● Work to do:
Set down exactly the lines from the one with "with BuildPart() as" to the one with "bpy.context.scene.collection.objects.link(empty)", both included, and no line outside that range.

--- START ---

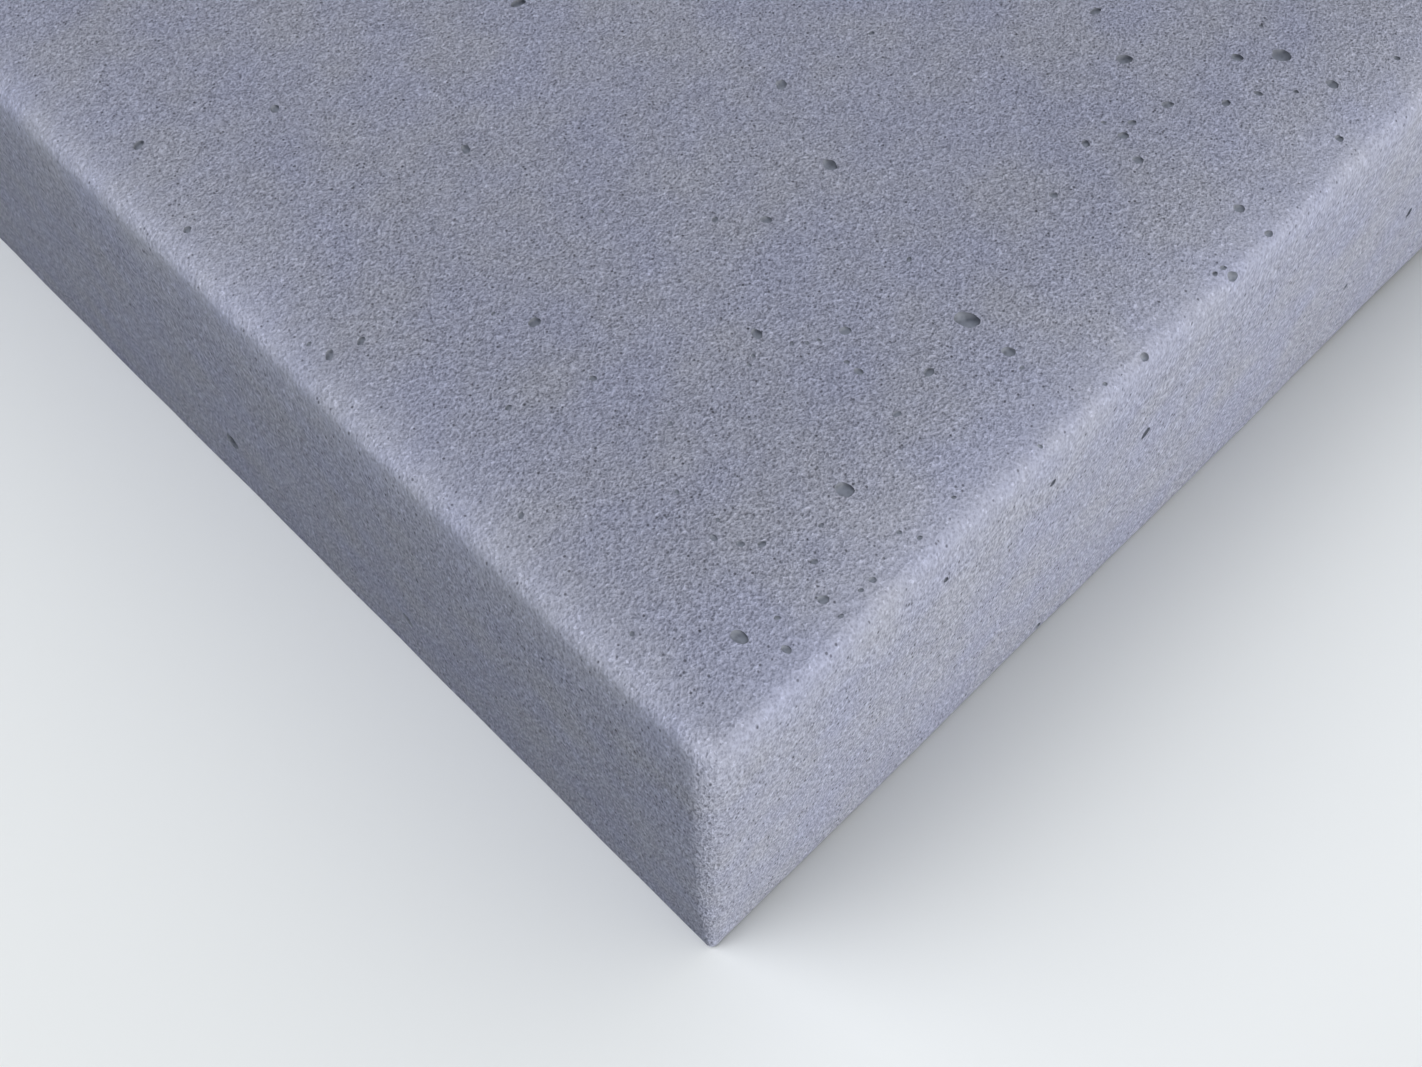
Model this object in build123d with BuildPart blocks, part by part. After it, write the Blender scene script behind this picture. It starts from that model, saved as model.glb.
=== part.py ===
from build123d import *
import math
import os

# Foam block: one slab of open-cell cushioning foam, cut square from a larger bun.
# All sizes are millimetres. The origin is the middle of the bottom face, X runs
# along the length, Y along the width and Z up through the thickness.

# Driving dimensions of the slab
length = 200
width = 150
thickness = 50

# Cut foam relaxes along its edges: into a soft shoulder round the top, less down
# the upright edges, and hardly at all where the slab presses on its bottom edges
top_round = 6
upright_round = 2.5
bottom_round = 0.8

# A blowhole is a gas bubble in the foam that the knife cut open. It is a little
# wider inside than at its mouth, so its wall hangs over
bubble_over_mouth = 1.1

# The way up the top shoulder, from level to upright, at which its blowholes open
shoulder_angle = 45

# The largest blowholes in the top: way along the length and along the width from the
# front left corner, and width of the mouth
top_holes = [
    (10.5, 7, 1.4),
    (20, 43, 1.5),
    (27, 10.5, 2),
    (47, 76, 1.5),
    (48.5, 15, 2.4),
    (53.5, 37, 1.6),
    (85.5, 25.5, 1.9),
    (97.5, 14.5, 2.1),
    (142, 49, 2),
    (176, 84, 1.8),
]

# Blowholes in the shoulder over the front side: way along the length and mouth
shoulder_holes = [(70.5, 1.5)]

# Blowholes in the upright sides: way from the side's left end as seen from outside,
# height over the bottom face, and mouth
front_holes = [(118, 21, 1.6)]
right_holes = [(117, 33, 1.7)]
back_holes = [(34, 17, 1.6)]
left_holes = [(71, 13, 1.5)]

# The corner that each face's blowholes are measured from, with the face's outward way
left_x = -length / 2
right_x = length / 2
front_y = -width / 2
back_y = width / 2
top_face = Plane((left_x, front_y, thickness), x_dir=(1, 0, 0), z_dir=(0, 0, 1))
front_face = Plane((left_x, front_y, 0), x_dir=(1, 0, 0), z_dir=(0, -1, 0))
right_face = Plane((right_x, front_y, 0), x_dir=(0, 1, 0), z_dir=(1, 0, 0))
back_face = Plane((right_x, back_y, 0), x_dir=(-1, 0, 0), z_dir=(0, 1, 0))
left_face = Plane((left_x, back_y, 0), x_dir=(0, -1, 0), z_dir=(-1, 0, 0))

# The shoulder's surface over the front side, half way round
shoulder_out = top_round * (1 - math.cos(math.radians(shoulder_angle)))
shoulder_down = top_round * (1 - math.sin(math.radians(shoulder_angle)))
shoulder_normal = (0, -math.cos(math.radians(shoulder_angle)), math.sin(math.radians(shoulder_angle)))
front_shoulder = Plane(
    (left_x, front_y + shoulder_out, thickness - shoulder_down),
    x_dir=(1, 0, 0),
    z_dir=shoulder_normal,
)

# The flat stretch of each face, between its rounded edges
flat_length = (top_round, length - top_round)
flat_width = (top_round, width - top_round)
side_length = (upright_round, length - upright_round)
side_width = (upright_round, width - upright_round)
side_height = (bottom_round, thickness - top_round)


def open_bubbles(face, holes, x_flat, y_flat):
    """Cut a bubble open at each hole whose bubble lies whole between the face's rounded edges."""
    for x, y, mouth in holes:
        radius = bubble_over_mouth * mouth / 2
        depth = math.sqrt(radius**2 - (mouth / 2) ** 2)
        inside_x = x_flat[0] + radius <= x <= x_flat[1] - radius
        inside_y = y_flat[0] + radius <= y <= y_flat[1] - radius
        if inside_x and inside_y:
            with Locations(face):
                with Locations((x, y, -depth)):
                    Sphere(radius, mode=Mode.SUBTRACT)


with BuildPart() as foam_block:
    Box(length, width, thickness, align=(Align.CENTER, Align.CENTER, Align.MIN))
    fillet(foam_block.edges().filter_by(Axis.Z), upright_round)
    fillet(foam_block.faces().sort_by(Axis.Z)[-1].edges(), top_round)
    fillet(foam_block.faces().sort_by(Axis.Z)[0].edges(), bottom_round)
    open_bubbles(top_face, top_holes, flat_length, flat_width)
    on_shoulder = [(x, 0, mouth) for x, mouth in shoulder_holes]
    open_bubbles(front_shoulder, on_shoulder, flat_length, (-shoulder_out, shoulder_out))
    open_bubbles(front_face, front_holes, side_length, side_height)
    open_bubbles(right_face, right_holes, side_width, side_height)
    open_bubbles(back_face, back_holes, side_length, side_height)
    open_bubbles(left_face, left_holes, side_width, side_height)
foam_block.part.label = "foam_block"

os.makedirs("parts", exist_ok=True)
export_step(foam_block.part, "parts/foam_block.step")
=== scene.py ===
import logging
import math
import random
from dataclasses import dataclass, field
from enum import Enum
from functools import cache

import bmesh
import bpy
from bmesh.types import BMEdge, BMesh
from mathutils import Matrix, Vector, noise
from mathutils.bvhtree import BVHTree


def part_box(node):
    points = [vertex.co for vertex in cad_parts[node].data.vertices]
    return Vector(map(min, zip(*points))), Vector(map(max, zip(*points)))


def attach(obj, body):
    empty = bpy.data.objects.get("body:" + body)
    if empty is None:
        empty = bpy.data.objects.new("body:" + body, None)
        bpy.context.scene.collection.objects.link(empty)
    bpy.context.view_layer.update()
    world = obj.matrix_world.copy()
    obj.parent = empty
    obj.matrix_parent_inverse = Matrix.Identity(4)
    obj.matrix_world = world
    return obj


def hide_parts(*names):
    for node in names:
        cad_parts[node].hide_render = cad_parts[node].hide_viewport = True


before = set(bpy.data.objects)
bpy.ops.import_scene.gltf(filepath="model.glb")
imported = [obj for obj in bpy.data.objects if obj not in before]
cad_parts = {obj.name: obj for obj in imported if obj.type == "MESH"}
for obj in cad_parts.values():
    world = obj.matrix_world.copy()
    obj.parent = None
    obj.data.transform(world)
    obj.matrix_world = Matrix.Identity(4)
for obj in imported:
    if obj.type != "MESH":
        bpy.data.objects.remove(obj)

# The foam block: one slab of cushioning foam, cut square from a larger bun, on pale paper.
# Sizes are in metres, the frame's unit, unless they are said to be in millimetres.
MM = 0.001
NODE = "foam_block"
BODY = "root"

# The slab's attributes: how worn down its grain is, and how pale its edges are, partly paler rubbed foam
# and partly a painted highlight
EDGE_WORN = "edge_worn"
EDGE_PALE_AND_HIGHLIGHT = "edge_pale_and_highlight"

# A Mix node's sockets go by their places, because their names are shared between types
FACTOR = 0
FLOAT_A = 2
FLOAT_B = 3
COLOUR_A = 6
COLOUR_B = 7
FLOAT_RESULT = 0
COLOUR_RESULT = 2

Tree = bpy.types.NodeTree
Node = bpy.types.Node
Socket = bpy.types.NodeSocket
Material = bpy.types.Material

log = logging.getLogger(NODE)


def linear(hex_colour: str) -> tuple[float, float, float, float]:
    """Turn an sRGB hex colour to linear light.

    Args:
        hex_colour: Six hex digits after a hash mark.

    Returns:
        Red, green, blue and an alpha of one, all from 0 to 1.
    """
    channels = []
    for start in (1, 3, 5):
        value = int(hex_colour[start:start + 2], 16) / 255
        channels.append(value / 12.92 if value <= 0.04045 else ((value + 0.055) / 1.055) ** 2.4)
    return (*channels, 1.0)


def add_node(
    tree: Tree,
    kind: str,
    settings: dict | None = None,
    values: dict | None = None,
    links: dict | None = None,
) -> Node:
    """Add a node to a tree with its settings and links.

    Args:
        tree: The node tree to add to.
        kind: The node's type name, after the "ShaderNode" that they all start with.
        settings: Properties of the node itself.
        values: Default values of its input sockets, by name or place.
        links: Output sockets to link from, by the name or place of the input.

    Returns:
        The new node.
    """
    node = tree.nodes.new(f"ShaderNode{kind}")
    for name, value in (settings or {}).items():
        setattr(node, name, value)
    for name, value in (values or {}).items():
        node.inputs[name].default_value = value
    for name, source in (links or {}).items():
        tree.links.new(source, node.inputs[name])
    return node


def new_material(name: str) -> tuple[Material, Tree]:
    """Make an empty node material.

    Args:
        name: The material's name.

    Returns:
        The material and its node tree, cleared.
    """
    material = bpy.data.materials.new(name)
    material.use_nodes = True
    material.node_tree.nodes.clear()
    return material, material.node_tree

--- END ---

● Correct output:
with BuildPart() as foam_block:
    Box(length, width, thickness, align=(Align.CENTER, Align.CENTER, Align.MIN))
    fillet(foam_block.edges().filter_by(Axis.Z), upright_round)
    fillet(foam_block.faces().sort_by(Axis.Z)[-1].edges(), top_round)
    fillet(foam_block.faces().sort_by(Axis.Z)[0].edges(), bottom_round)
    open_bubbles(top_face, top_holes, flat_length, flat_width)
    on_shoulder = [(x, 0, mouth) for x, mouth in shoulder_holes]
    open_bubbles(front_shoulder, on_shoulder, flat_length, (-shoulder_out, shoulder_out))
    open_bubbles(front_face, front_holes, side_length, side_height)
    open_bubbles(right_face, right_holes, side_width, side_height)
    open_bubbles(back_face, back_holes, side_length, side_height)
    open_bubbles(left_face, left_holes, side_width, side_height)
foam_block.part.label = "foam_block"

os.makedirs("parts", exist_ok=True)
export_step(foam_block.part, "parts/foam_block.step")
=== scene.py ===
import logging
import math
import random
from dataclasses import dataclass, field
from enum import Enum
from functools import cache

import bmesh
import bpy
from bmesh.types import BMEdge, BMesh
from mathutils import Matrix, Vector, noise
from mathutils.bvhtree import BVHTree


def part_box(node):
    points = [vertex.co for vertex in cad_parts[node].data.vertices]
    return Vector(map(min, zip(*points))), Vector(map(max, zip(*points)))


def attach(obj, body):
    empty = bpy.data.objects.get("body:" + body)
    if empty is None:
        empty = bpy.data.objects.new("body:" + body, None)
        bpy.context.scene.collection.objects.link(empty)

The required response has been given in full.